South Florida used to count on importing goods for re-export for up to 25 percent of its port business. Now, it's less than 5 percent, port leaders said. U.S. ports lost out, largely because Washington's new security rules since Sept. 11, 2001, increased paperwork, costs and freight turnaround times. South Florida seaports now depend mainly on goods coming in or out, not trans-shipment.
That loss helps explain why the race is so fierce among U.S. East Coast seaports to capture more of the U.S.-bound cargo from the expanding canal. Seaports are hoping to dredge entryways to host larger ships if not the mega-vessels, which likely will make just two or three stops at U.S. Atlantic docks.
The Port of Miami is eager to deepen a 42-foot seaport channel in a project estimated to cost at least $180 million. "When the Panama Canal improvements come online, if we're not at 50 feet [depth], we're out of the game," port director Bill Johnson said.
Norfolk, in Virginia, has an early lead as a mega-ship stop because of its deep channel for U.S. aircraft carriers. Ocean freight entering Norfolk could then be sent through the area's well-developed rail and distribution network to the Midwest and other East Coast areas, including South Florida.
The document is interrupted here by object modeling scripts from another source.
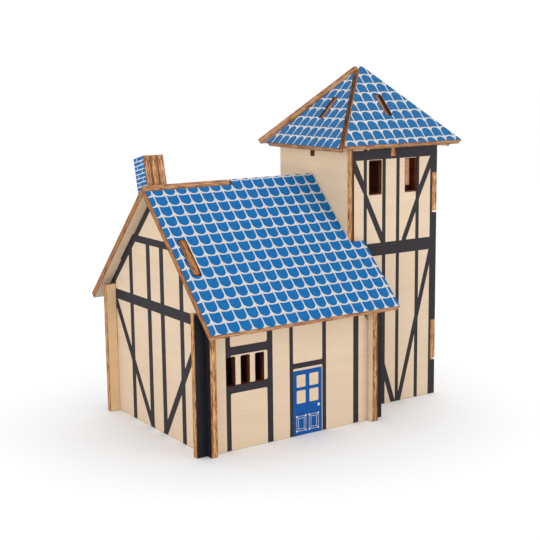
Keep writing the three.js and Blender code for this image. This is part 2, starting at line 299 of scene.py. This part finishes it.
CHIMNEY_MIDDLE = burnt_edge_look(
    "chimney_middle_edge", *CHIMNEY_COLOURS, deep_darkening=0.35, darken_from=1.6
)
CHIMNEY_RIGHT = burnt_edge_look(
    "chimney_right_edge", *CHIMNEY_COLOURS, deep_darkening=0.2, darken_from=1.8
)

# The looks of a plate's upright, level and sloping sides.
WALL_EDGES = EDGE, EDGE, ROOF_EDGE
# The tower gable's upright sides carry the painted shadow.
TOWER_EDGES = SHADOWED_CORNER, EDGE, ROOF_EDGE
ROOF_EDGES = ROOF_EDGE, EAVE_EDGE, EAVE_EDGE


# ------------------------------------------------------------------ shapes that prints are made of
def bar(left, right, bottom, top):
    """An upright or level strip."""
    return [(left, bottom), (right, bottom), (right, top), (left, top)]


def leaning_bar(foot, head, width):
    """A brace between two heights: foot and head are the middles of its level ends."""
    half = width / 2
    return [
        (foot[0] - half, foot[1]),
        (foot[0] + half, foot[1]),
        (head[0] + half, head[1]),
        (head[0] - half, head[1]),
    ]


def arc(centre, across, up, first, last, steps):
    """Points along an ellipse from one angle to another, in degrees."""
    points = []
    for step in range(steps + 1):
        angle = math.radians(first + (last - first) * step / steps)
        points.append((centre[0] + across * math.cos(angle), centre[1] + up * math.sin(angle)))
    return points


def rounded(left, right, bottom, top, radius):
    """A bar with round corners."""
    corners = [(right, bottom, -90), (right, top, 0), (left, top, 90), (left, bottom, 180)]
    points = []
    for x, y, start in corners:
        centre_x = x - radius if x == right else x + radius
        centre_y = y - radius if y == top else y + radius
        points += arc((centre_x, centre_y), radius, radius, start, start + 90, steps=3)
    return points


def disc(centre, radius, corners=24):
    """A dot."""
    turn = 360 / corners
    return arc(centre, radius, radius, 0, 360 - turn, corners - 1)


def turned_over(outline):
    """The mirror image from left to right, still anticlockwise."""
    return [(-x, y) for x, y in reversed(outline)]


# ------------------------------------------------------------------ plates
def printed_loops(node, to_drawing):
    """The outline and holes of a packed plate's printed face, with the wood on their left."""
    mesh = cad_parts[node].data
    corners = [to_drawing @ v.co for v in mesh.vertices]
    flat = [tuple(round(c, 4) for c in corner) for corner in corners]
    after = {}
    for face in mesh.polygons:
        ring = [flat[i] for i in face.vertices]
        if all(abs(corner[2]) < SAME_LEVEL for corner in ring):
            for start, end in zip(ring, ring[1:] + ring[:1]):
                after.setdefault(start[:2], set()).add(end[:2])
    edges = {
        start: [end for end in ends if start not in after.get(end, ())]
        for start, ends in after.items()
    }
    return follow(edges)


def follow(edges):
    """Joins directed edges, start to its ends, into closed loops."""
    edges = {start: list(ends) for start, ends in edges.items() if ends}
    loops = []
    while edges:
        start = min(edges)
        loop = []
        point = start
        while point in edges:
            loop.append(point)
            following = edges[point].pop()
            if not edges[point]:
                del edges[point]
            point = following
        loops.append(loop)
    return loops


def moved_in(loop, distance):
    """Moves every side of a loop to its left, into the wood, by that distance."""
    points = [Vector(p) for p in loop]
    moved = []
    for before, point, following in zip(points[-1:] + points[:-1], points, points[1:] + points[:1]):
        arriving = (point - before).normalized()
        leaving = (following - point).normalized()
        aside = arriving.orthogonal() + leaving.orthogonal()
        moved.append(tuple(point + aside * distance / (1 + arriving.dot(leaving))))
    return moved


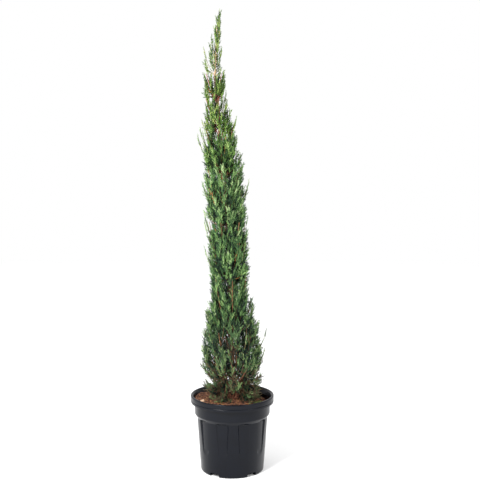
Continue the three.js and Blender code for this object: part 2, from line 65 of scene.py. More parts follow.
# A young Italian cypress in its ribbed nursery pot. Metres, +Z up, the front is -Y.
# The plant's own heights are counted up from the top of the potting mix, and are named "up".

# ---- Sizes that the solids give ----
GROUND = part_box("trunk")[0].z  # top of the potting mix under the trunk
TREE_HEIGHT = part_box("foliage_leader_1")[1].z - GROUND

# ---- Trunk, boughs and crown, as the solids are grown ----
TRUNK_TOP = 1.360
TRUNK_RADIUS = 0.012
TRUNK_TIP_RADIUS = 0.0026
TRUNK_FLARE = 0.008
FLARE_UP = 0.022
BOUGH_RADIUS = 0.0046
BOUGH_TIP_RADIUS = 0.0032
BOUGH_BEND = {"share": 0.35, "out": 0.6}
BOUGHS = {
    "skirt": {"up": 0.016, "step": 0.026, "rise": 0.062, "tip_step": 0.030, "reach": 0.050},
    "lower": {"up": 0.020, "step": 0.024, "rise": 0.062, "tip_step": 0.024, "reach": 0.030},
}
# Height up, radius of the crown, and how far its middle leans to +X.
CROWN = np.array([
    (0.020, 0.106, 0.003),
    (0.130, 0.132, 0.000),
    (0.290, 0.128, -0.004),
    (0.400, 0.095, -0.008),
    (0.510, 0.078, -0.011),
    (0.620, 0.086, -0.014),
    (0.940, 0.084, -0.028),
    (1.080, 0.075, -0.046),
    (1.200, 0.058, -0.058),
    (1.330, 0.046, -0.070),
    (1.440, 0.038, -0.074),
    (1.540, 0.019, -0.065),
    (TREE_HEIGHT, 0.005, -0.052),
])
# Rings of flame-shaped masses: how many, where they leave the trunk, the first one's bearing in degrees,
# whether a bough carries each, the crown's face that one plume covers, and the record's slot.
TIERS = [
    ("skirt", 8, 0.000, 14, True, 0.00110, "foliage_deep"),
    ("lower", 6, 0.165, 40, True, 0.00105, "foliage_deep"),
    ("waist", 6, 0.400, 70, False, 0.00105, "foliage_deep"),
    ("belly", 6, 0.640, 22, False, 0.00105, "foliage_mid"),
    ("upper", 5, 0.870, 50, False, 0.00105, "foliage_mid"),
    ("neck", 4, 1.070, 15, False, 0.00108, "foliage_mid"),
    ("spire", 3, 1.225, 80, False, 0.00098, "foliage_light"),
    ("leader", 1, 1.335, 0, False, 0.00190, "foliage_light"),
]
# The underside of a mass climbs by RISE as it leaves the trunk, and faster the further out it gets.
RISE = 0.9
CURL = 0.072
SKIRT_FLOOR = 0.010
SKIRT_INNER = 0.046  # the skirt's masses start no nearer to the trunk than this
STEM_RADIUS = 0.0028
STEM_TIP = 0.8
STEM_ROOTS = {"first": 0.1, "spread": 0.3}
LEADER_BARE = 0.060
TWIG_CLIMB = 1.4
TWIGS_FROM = 0.28  # share of a stem that is bare below its first twig
TWIGS_FROM_LOW = 0.06  # and of one that a bough or the trunk's tip carries
TWIGS_UNTIL = 0.96
TWIGS_APART = 0.04
SPRAY_LENGTH = 0.112
SPRAY_OUT = 0.24
FOOT_SPRAY_OUT = 1.3
FOOT_SPRAYS = 0.230
GOLDEN_RATIO = 0.618034
GOLDEN_ANGLE = 2.399963

UP = np.array([0.0, 0.0, 1.0])


def lerp(a, b, share):
    return a + (b - a) * share


def clamp(value, low=0.0, high=1.0):
    return max(low, min(high, value))


def unit(vector):
    return vector / max(np.linalg.norm(vector), 1e-12)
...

South Florida faces hurdles to lure the biggest ships and act as a U.S. distribution hub for at least two reasons. It is far from other U.S. population centers, sitting at the tip of the nation. And Florida has tended to be less generous than other states in funding seaports, said Richard Wainio, who runs the Port at Tampa, formerly ran the Port of Palm Beach and led strategic planning at the Panama Canal.
Wainio said South Florida ports might pool efforts, rather than compete, for limited cash to dredge deep and host new terminals. "And Everglades is the obvious choice [to deepen], because Miami is boxed in" on an island off downtown, he said.
Panama knows it will gain from a bigger canal, just as it did when the waterway opened in 1914. South Florida gains, said Port Everglades' Allen, "depend on us making improvements."